Visual and Cognitive Demands of a Large Language Model-Powered In-vehicle Conversational Agent

Driver distraction remains a leading contributor to motor vehicle crashes, necessitating rigorous evaluation of new in-vehicle technologies. This study assessed the visual and cognitive demands associated with an advanced Large Language Model (LLM) conversational agent (Gemini Live) during on-road driving, comparing it against handsfree phone calls, visual turn-by-turn guidance (low load baseline), and the Operation Span (OSPAN) task (high load anchor). Thirty-two licensed drivers completed five secondary tasks while visual and cognitive demands were measured using the Detection Response Task (DRT) for cognitive load, eye-tracking for visual attention, and subjective workload ratings. Results indicated that Gemini Live interactions (both single-turn and multi-turn) and hands-free phone calls shared similar levels of cognitive load, between that of visual turn-by-turn guidance and OSPAN. Exploratory analysis showed that cognitive load remained stable across extended multi-turn conversations. All tasks maintained mean glance durations well below the well-established 2-second safety threshold, confirming low visual demand. Furthermore, drivers consistently dedicated longer glances to the roadway between brief off-road glances toward the device during task completion, particularly during voice-based interactions, rendering longer total-eyes-off-road time findings less consequential. Subjective ratings mirrored objective data, with participants reporting low effort, demands, and perceived distraction for Gemini Live. These findings demonstrate that advanced LLM conversational agents, when implemented via voice interfaces, impose cognitive and visual demands comparable to established, low-risk hands-free benchmarks, supporting their safe deployment in the driving environment.

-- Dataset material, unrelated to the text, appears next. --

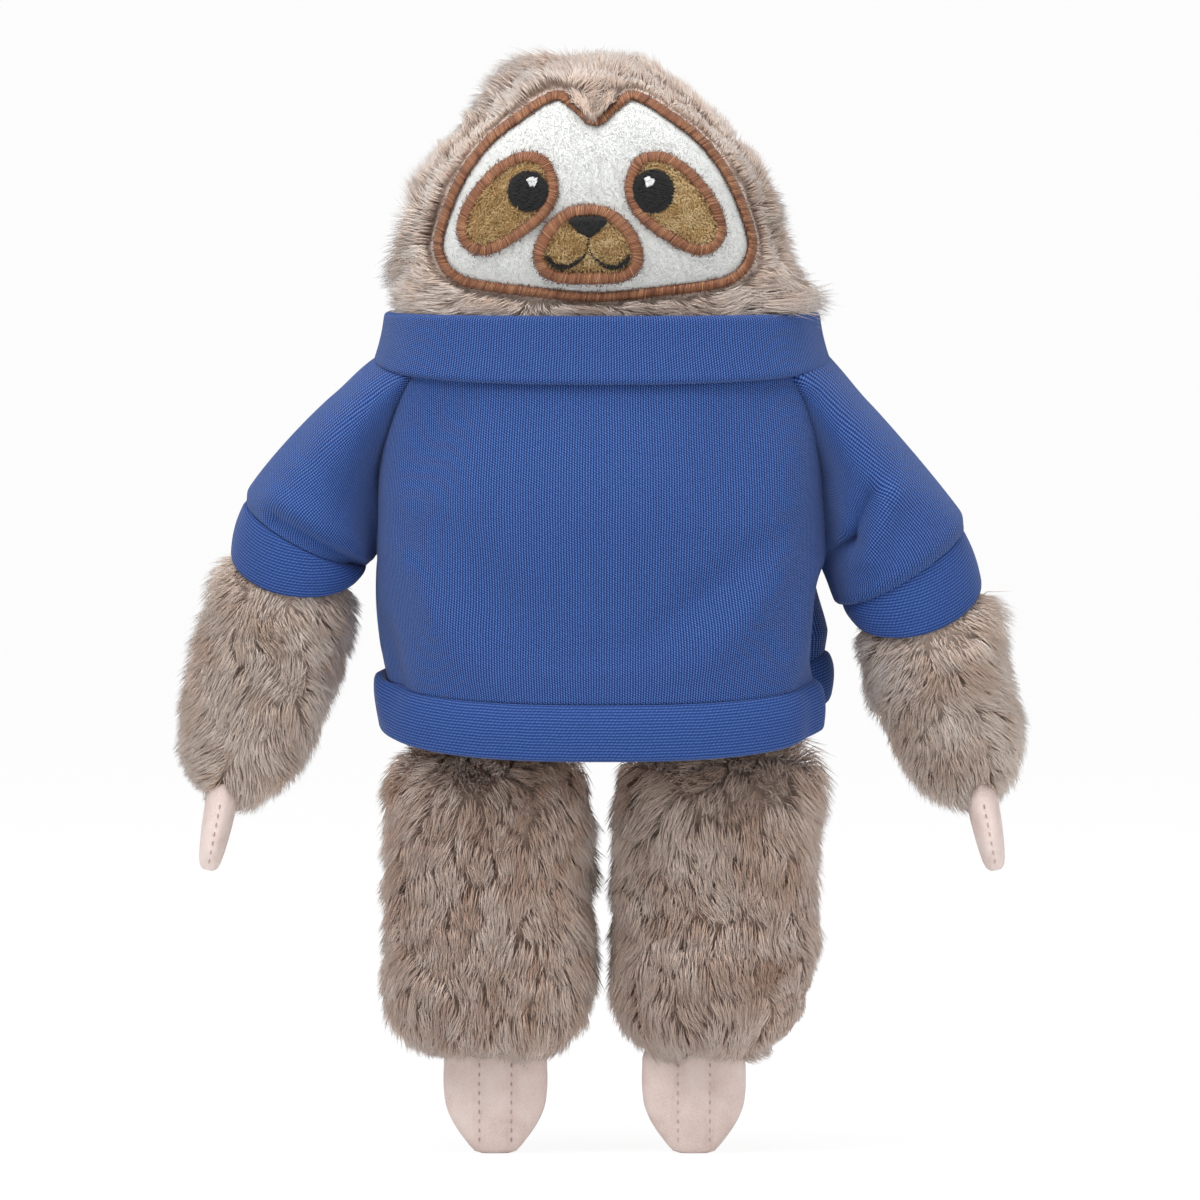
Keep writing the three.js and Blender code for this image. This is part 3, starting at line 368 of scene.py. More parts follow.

翻译：驾驶员分心仍是机动车碰撞事故的主要诱因，这要求对新型车载技术进行严格评估。本研究评估了在道路驾驶过程中，与先进大型语言模型（LLM）对话代理（Gemini Live）相关的视觉及认知需求，并将其与免提电话通话、视觉逐向导航（低负荷基线）以及操作广度（OSPAN）任务（高负荷锚点）进行了比较。32名持照驾驶员在执行五项次要任务时，其视觉与认知需求通过检测响应任务（DRT）测量认知负荷、眼动追踪测量视觉注意力以及主观工作量评分进行量化。结果表明，Gemini Live交互（包括单轮和多轮对话）与免提电话通话具有相似的认知负荷水平，介于视觉逐向导航与OSPAN任务之间。探索性分析显示，在延长的多轮对话中认知负荷保持稳定。所有任务的平均注视持续时间均远低于公认的2秒安全阈值，证实了其视觉需求较低。此外，在任务执行期间，驾驶员尤其在基于语音的交互过程中，持续将更长的注视时间分配给道路，仅在设备方向进行短暂的非道路注视，这使得总视线离开道路时间的发现意义减弱。主观评分与客观数据一致，参与者报告Gemini Live所需的努力、需求及感知分心程度均较低。这些发现表明，先进的LLM对话代理通过语音界面实现时，其施加的认知和视觉需求与已确立的低风险免提基准相当，支持其在驾驶环境中的安全部署。